The outcomes reflect that. Of the students Nakhjiri has kept in contact with, roughly 85% are now working in aerospace roles or pursuing advanced study directly related to their CubeSTEP responsibilities. Many stepped into jobs that mirrored their project role, like systems engineering, thermal design additive manufacturing.
“The confidence I have in navigating complex systems, asking the right questions, and balancing technical rigor with practical execution traces directly back to CubeSTEP,” says Negrete. “It bridged the gap between academic learning and real-world engineering in a way that few programs truly do.”
Industry Funding Makes It Possible
This opportunity only exists because of external funding partners. The bulk of the funding comes from an approximately $900,000 NASA award in 2023. Before this, CubeSTEP was built on years of smaller investments and demonstrated capability.

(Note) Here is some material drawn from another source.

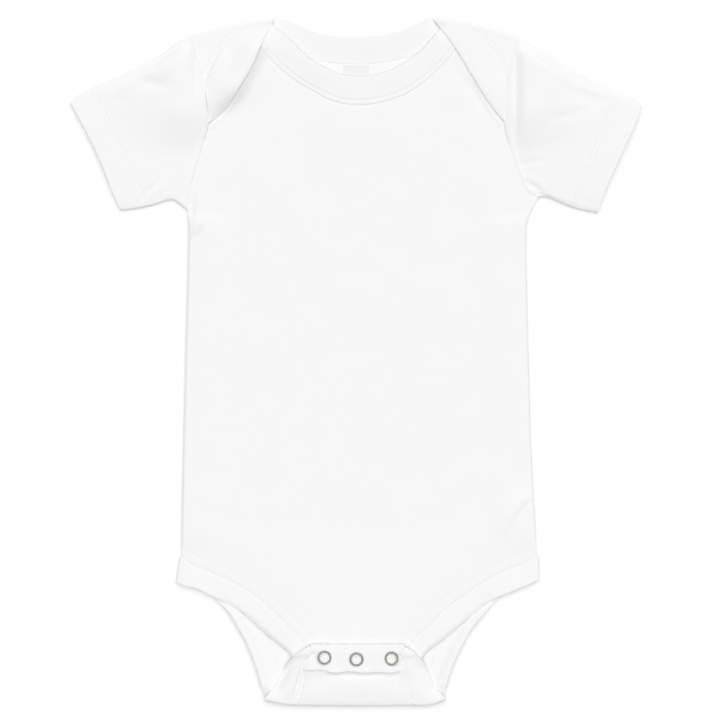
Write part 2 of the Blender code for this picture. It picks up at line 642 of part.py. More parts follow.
def snap_placket(finish):
    """The strip on the tongue's end, turned down over its edge."""
    edges = []
    for side, inside in (("left", PLACKET_INSET), ("right", -PLACKET_INSET)):
        edge = curve(TONGUE_SEAM[side], CUT_SPANS) + [tongue_corner(side)]
        edge = cut([p + Vector((inside, 0.0)) for p in edge], lambda p: p.y > PLACKET_LOW)
        edges.append(curve(edge, PLACKET_ROWS))
    rows = lifted(crossing(*edges, PLACKET_COLUMNS), placket_level)
    reach = CLOTH + SEAM
    turn = PLACKET_LIP_ROUND
    over = [p + Vector((0.0, reach * turn, -reach * (1.0 - turn))) for p in rows[-1]]
    lip = [p + Vector((0.0, reach, -PLACKET_LIP)) for p in rows[-1]]
    rows += [over, lip]
    return sheet("snap_placket", [rows], CLOTH, finish)


def neck_label(finish):
    width, length = LABEL_SIZE
    level = LABEL_UNDER + CLOTH / 2.0
    shares = [i / LABEL_ROWS for i in range(LABEL_ROWS + 1)]
    rows = [[Vector((width * (u - 0.5), LABEL_TOP - length * v, level)) for u in shares] for v in shares]
    return sheet("neck_label", [rows], CLOTH, finish)


def ring_profile(hole, radius, low, height):
    """A flat ring with its upper edges rounded."""
    round_off = height * RING_ROUND
    high = low + height
    return ((hole, low), (radius, low), (radius, high - round_off), (radius - round_off, high),
            (hole + round_off, high), (hole, high - round_off))


def snaps(finish):
    """Fastened snaps: a ring on the strip, a socket under the tongue, a stud on the front and its ring."""
    front = FRONT_UNDER_BANDS + CROTCH_RISE
    stud_low = front + CLOTH + SEAM
    socket_low = stud_low + DISC_HEIGHT + SEAM
    cap_low = TONGUE_UNDER_SNAPS + 2.0 * (CLOTH + SEAM)
    stud = ((0.0, stud_low), (SNAP_RADIUS, stud_low), (SNAP_RADIUS, stud_low + DISC_HEIGHT),
            (POST_RADIUS, stud_low + DISC_HEIGHT), (POST_RADIUS, stud_low + DISC_HEIGHT + POST_HEIGHT),
            (0.0, stud_low + DISC_HEIGHT + POST_HEIGHT))
    for number, (x, y) in enumerate(SNAPS, 1):
        profiles = {
            "snap_cap_": ring_profile(SNAP_HOLE, SNAP_RADIUS, cap_low, CAP_HEIGHT),
            "snap_socket_": ring_profile(SOCKET_HOLE, SNAP_RADIUS, socket_low, SOCKET_HEIGHT),
            "snap_stud_": stud,
            "snap_post_ring_": ring_profile(SNAP_HOLE, SNAP_RADIUS, CLOTH + SEAM, POST_RING_HEIGHT),
        }
        for name, profile in profiles.items():
            turned(name + str(number), profile, (x, y, 0.0), finish)


def place_on_floor():
    """Sets the origin at the bottom centre of the whole garment, and presses its underside flat."""
    scene = bpy.context.scene
    graph = bpy.context.evaluated_depsgraph_get()
    for item in list(scene.objects):
        mesh = bpy.data.meshes.new_from_object(item.evaluated_get(graph), depsgraph=graph)
        for vertex in mesh.vertices:
            if vertex.co.z < PRESS * MM:
                vertex.co.z = 0.0
        item.modifiers.clear()
        item.data = mesh
    points = [vertex.co for item in scene.objects for vertex in item.data.vertices]
    for axis in (0, 1):
        values = [point[axis] for point in points]
        middle = (min(values) + max(values)) / 2.0
        for item in scene.objects:
            for vertex in item.data.vertices:
                vertex.co[axis] -= middle


def main():
    for item in list(bpy.data.objects):
        bpy.data.objects.remove(item)
    jersey, rib, satin, metal = [material(name, *values) for name, values in FINISHES.items()]
    back_panel(jersey)
    front_panel(jersey)
    neckband_front(rib)
    neckband_back(rib)
    for side in SIDE:
        sleeve(side, jersey)
        leg_band(side, rib)
    snap_placket(rib)
    neck_label(satin)
    snaps(metal)
    place_on_floor()


main()
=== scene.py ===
# Looks of a white baby bodysuit with lap shoulders and a snapped crotch, laid flat with its front up
import math

import bmesh
import bpy
from mathutils import Matrix, Vector, kdtree, noise
from mathutils.bvhtree import BVHTree


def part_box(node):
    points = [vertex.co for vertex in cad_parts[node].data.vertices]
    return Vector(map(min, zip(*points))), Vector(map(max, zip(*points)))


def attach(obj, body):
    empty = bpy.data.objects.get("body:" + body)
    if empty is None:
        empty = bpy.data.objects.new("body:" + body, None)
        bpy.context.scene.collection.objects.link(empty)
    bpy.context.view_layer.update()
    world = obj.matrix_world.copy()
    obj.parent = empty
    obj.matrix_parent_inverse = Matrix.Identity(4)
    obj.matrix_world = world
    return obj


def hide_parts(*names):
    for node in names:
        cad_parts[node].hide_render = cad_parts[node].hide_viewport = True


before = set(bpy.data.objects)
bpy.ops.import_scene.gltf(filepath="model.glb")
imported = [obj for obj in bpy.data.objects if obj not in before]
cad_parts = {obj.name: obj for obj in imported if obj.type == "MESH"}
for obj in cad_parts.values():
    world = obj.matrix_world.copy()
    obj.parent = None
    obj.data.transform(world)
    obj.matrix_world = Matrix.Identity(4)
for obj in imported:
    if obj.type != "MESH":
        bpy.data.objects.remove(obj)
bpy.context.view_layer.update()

# Everything below is in millimetres: x from the centre line, y up from the crotch fold, z up from the floor.
# Left and right are the viewer's. A layer's "under" is the height of its lower face.
mm = 0.001


def sides(left, right):
    return {"left": left, "right": right}


outSign = sides(-1, 1)

cloth = {"jersey": 1, "rib": 1.2, "seam": 0.02, "roundOff": 0.45, "roundAngle": 50, "bendRows": 7}
halfJersey = cloth["jersey"] / 2
halfRib = cloth["rib"] / 2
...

Much of that funding flows directly back to students as it pays for internships at JPL, travel and hands-on work that might otherwise be inaccessible. It’s a model where education, research, and workforce development create opportunities for engineering students to do real, hands-on work.
What’s Next
For the CubeSTEP team approaching launch early next year, the excitement is real, but so is the pressure. Regardless of the outcome, the educational impact is already complete.